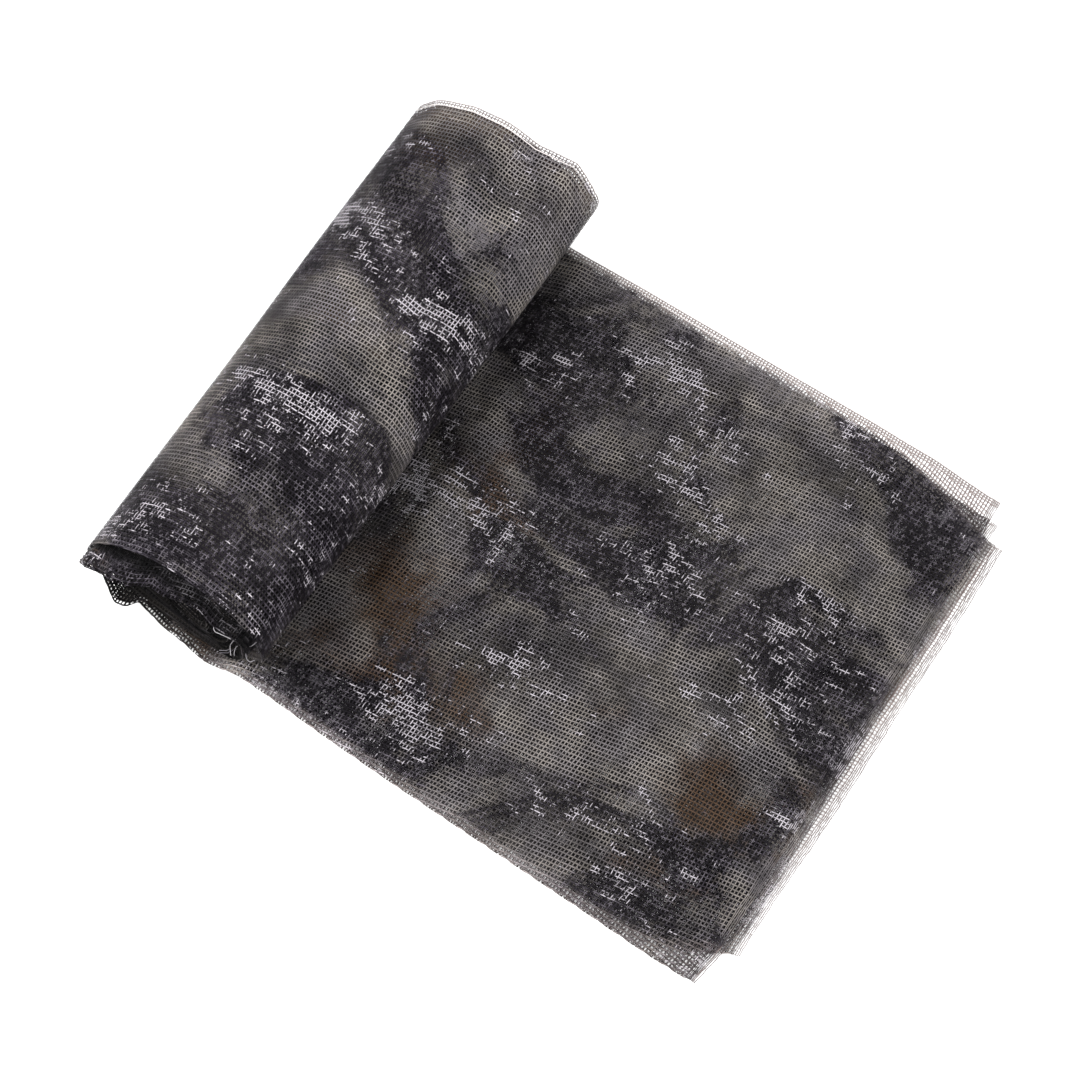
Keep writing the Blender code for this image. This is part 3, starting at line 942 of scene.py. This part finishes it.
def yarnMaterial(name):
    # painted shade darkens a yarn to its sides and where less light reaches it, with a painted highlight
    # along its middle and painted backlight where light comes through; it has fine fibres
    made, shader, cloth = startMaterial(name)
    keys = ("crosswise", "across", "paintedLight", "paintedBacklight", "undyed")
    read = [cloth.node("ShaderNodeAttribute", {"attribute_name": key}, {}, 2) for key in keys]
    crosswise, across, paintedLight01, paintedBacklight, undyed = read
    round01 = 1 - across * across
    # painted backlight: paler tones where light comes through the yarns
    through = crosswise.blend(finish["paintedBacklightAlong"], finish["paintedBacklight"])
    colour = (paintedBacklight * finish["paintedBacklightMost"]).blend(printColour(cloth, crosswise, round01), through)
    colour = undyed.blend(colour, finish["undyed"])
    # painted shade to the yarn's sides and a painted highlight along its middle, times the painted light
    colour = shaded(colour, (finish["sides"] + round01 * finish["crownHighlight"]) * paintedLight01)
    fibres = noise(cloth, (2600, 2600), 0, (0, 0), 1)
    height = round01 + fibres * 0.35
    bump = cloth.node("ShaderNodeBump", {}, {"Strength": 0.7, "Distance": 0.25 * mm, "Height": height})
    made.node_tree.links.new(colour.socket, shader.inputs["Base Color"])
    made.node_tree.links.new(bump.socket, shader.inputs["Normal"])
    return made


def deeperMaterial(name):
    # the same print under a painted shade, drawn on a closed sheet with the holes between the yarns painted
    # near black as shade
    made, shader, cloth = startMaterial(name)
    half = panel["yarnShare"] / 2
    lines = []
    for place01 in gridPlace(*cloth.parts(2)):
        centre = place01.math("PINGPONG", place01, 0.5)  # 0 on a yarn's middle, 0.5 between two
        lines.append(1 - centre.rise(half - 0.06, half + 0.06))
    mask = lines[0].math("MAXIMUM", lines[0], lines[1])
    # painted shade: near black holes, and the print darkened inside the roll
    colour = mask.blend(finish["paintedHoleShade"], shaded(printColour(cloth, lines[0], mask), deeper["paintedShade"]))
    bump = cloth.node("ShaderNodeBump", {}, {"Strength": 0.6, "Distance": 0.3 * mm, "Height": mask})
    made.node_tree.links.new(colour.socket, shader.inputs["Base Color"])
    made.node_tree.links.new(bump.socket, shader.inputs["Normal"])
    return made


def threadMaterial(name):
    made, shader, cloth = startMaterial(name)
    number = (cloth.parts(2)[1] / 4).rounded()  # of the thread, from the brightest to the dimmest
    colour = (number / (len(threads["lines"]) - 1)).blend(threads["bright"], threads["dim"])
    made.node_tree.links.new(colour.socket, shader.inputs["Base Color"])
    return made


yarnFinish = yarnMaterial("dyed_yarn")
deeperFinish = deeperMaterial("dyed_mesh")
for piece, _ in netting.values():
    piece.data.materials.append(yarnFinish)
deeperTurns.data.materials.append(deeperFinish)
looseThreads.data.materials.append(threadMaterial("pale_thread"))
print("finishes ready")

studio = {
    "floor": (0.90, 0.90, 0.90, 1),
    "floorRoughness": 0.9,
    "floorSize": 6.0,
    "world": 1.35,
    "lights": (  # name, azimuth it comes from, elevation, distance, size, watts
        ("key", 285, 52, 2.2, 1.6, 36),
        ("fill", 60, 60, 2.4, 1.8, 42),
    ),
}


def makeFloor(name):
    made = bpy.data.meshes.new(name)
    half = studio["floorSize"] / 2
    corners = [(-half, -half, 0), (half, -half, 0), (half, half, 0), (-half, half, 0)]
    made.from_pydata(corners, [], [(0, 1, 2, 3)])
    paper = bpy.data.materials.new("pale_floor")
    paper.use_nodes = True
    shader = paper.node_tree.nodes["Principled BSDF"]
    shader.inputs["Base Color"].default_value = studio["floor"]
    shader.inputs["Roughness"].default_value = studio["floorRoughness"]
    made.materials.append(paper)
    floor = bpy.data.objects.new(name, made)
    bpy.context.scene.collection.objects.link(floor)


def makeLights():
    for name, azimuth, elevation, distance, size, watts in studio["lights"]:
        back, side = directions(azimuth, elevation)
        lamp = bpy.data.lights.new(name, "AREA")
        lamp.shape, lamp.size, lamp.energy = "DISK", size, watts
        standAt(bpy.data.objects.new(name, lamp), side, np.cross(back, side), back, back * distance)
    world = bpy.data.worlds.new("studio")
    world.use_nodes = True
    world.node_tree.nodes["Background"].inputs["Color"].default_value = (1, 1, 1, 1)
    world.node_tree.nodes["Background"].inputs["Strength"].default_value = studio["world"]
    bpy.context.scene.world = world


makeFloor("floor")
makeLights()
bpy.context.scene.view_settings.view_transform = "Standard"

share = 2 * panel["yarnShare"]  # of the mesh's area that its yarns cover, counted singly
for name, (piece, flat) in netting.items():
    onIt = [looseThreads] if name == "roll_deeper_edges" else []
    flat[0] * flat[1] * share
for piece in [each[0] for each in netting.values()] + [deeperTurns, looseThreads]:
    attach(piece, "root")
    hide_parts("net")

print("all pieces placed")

_____

_Request_: Each line above must be reproduced exactly as it stands.

_Full solution_:
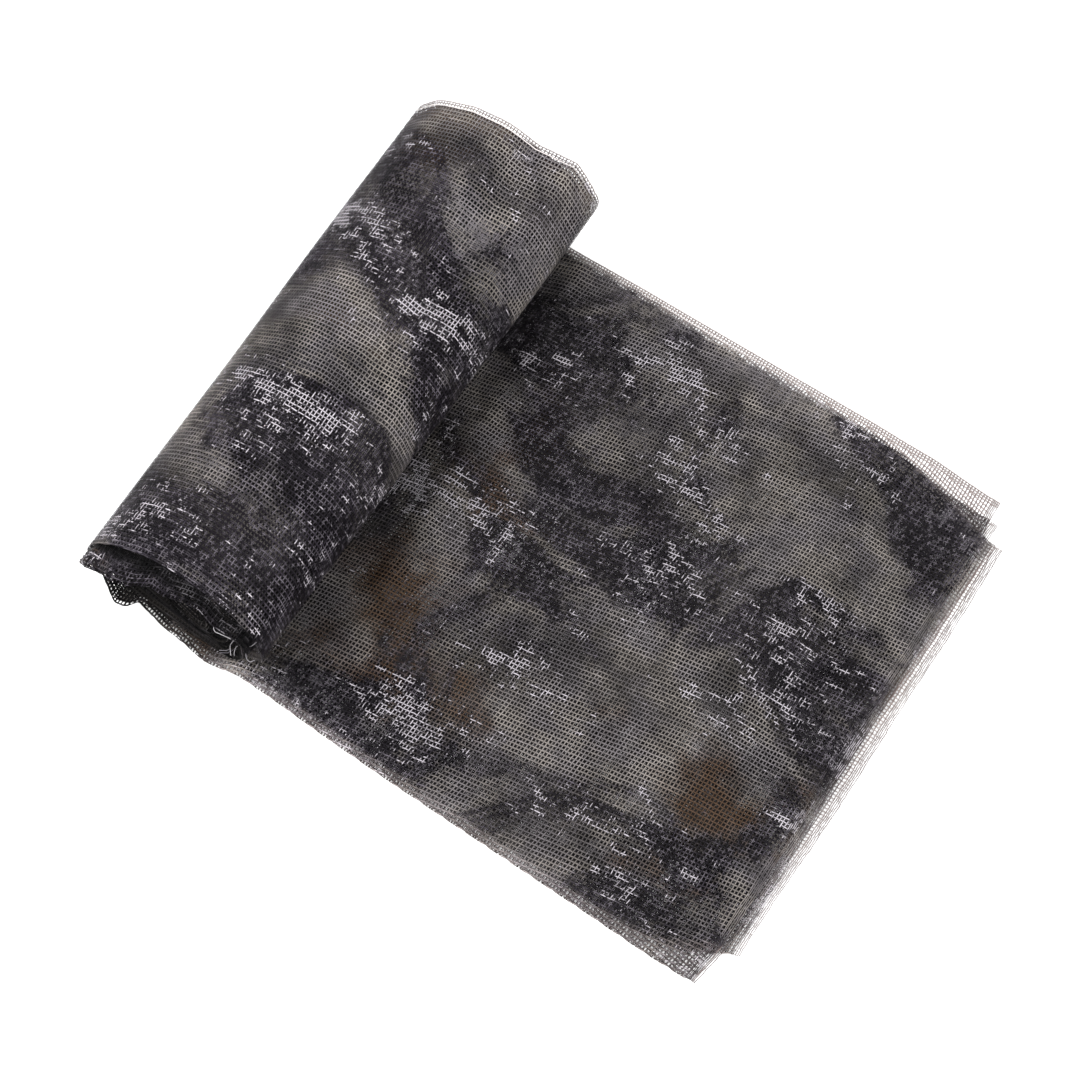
Keep writing the Blender code for this image. This is part 3, starting at line 942 of scene.py. This part finishes it.
def yarnMaterial(name):
    # painted shade darkens a yarn to its sides and where less light reaches it, with a painted highlight
    # along its middle and painted backlight where light comes through; it has fine fibres
    made, shader, cloth = startMaterial(name)
    keys = ("crosswise", "across", "paintedLight", "paintedBacklight", "undyed")
    read = [cloth.node("ShaderNodeAttribute", {"attribute_name": key}, {}, 2) for key in keys]
    crosswise, across, paintedLight01, paintedBacklight, undyed = read
    round01 = 1 - across * across
    # painted backlight: paler tones where light comes through the yarns
    through = crosswise.blend(finish["paintedBacklightAlong"], finish["paintedBacklight"])
    colour = (paintedBacklight * finish["paintedBacklightMost"]).blend(printColour(cloth, crosswise, round01), through)
    colour = undyed.blend(colour, finish["undyed"])
    # painted shade to the yarn's sides and a painted highlight along its middle, times the painted light
    colour = shaded(colour, (finish["sides"] + round01 * finish["crownHighlight"]) * paintedLight01)
    fibres = noise(cloth, (2600, 2600), 0, (0, 0), 1)
    height = round01 + fibres * 0.35
    bump = cloth.node("ShaderNodeBump", {}, {"Strength": 0.7, "Distance": 0.25 * mm, "Height": height})
    made.node_tree.links.new(colour.socket, shader.inputs["Base Color"])
    made.node_tree.links.new(bump.socket, shader.inputs["Normal"])
    return made


def deeperMaterial(name):
    # the same print under a painted shade, drawn on a closed sheet with the holes between the yarns painted
    # near black as shade
    made, shader, cloth = startMaterial(name)
    half = panel["yarnShare"] / 2
    lines = []
    for place01 in gridPlace(*cloth.parts(2)):
        centre = place01.math("PINGPONG", place01, 0.5)  # 0 on a yarn's middle, 0.5 between two
        lines.append(1 - centre.rise(half - 0.06, half + 0.06))
    mask = lines[0].math("MAXIMUM", lines[0], lines[1])
    # painted shade: near black holes, and the print darkened inside the roll
    colour = mask.blend(finish["paintedHoleShade"], shaded(printColour(cloth, lines[0], mask), deeper["paintedShade"]))
    bump = cloth.node("ShaderNodeBump", {}, {"Strength": 0.6, "Distance": 0.3 * mm, "Height": mask})
    made.node_tree.links.new(colour.socket, shader.inputs["Base Color"])
    made.node_tree.links.new(bump.socket, shader.inputs["Normal"])
    return made


def threadMaterial(name):
    made, shader, cloth = startMaterial(name)
    number = (cloth.parts(2)[1] / 4).rounded()  # of the thread, from the brightest to the dimmest
    colour = (number / (len(threads["lines"]) - 1)).blend(threads["bright"], threads["dim"])
    made.node_tree.links.new(colour.socket, shader.inputs["Base Color"])
    return made


yarnFinish = yarnMaterial("dyed_yarn")
deeperFinish = deeperMaterial("dyed_mesh")
for piece, _ in netting.values():
    piece.data.materials.append(yarnFinish)
deeperTurns.data.materials.append(deeperFinish)
looseThreads.data.materials.append(threadMaterial("pale_thread"))
print("finishes ready")

studio = {
    "floor": (0.90, 0.90, 0.90, 1),
    "floorRoughness": 0.9,
    "floorSize": 6.0,
    "world": 1.35,
    "lights": (  # name, azimuth it comes from, elevation, distance, size, watts
        ("key", 285, 52, 2.2, 1.6, 36),
        ("fill", 60, 60, 2.4, 1.8, 42),
    ),
}


def makeFloor(name):
    made = bpy.data.meshes.new(name)
    half = studio["floorSize"] / 2
    corners = [(-half, -half, 0), (half, -half, 0), (half, half, 0), (-half, half, 0)]
    made.from_pydata(corners, [], [(0, 1, 2, 3)])
    paper = bpy.data.materials.new("pale_floor")
    paper.use_nodes = True
    shader = paper.node_tree.nodes["Principled BSDF"]
    shader.inputs["Base Color"].default_value = studio["floor"]
    shader.inputs["Roughness"].default_value = studio["floorRoughness"]
    made.materials.append(paper)
    floor = bpy.data.objects.new(name, made)
    bpy.context.scene.collection.objects.link(floor)


def makeLights():
    for name, azimuth, elevation, distance, size, watts in studio["lights"]:
        back, side = directions(azimuth, elevation)
        lamp = bpy.data.lights.new(name, "AREA")
        lamp.shape, lamp.size, lamp.energy = "DISK", size, watts
        standAt(bpy.data.objects.new(name, lamp), side, np.cross(back, side), back, back * distance)
    world = bpy.data.worlds.new("studio")
    world.use_nodes = True
    world.node_tree.nodes["Background"].inputs["Color"].default_value = (1, 1, 1, 1)
    world.node_tree.nodes["Background"].inputs["Strength"].default_value = studio["world"]
    bpy.context.scene.world = world


makeFloor("floor")
makeLights()
bpy.context.scene.view_settings.view_transform = "Standard"

share = 2 * panel["yarnShare"]  # of the mesh's area that its yarns cover, counted singly
for name, (piece, flat) in netting.items():
    onIt = [looseThreads] if name == "roll_deeper_edges" else []
    flat[0] * flat[1] * share
for piece in [each[0] for each in netting.values()] + [deeperTurns, looseThreads]:
    attach(piece, "root")
    hide_parts("net")

print("all pieces placed")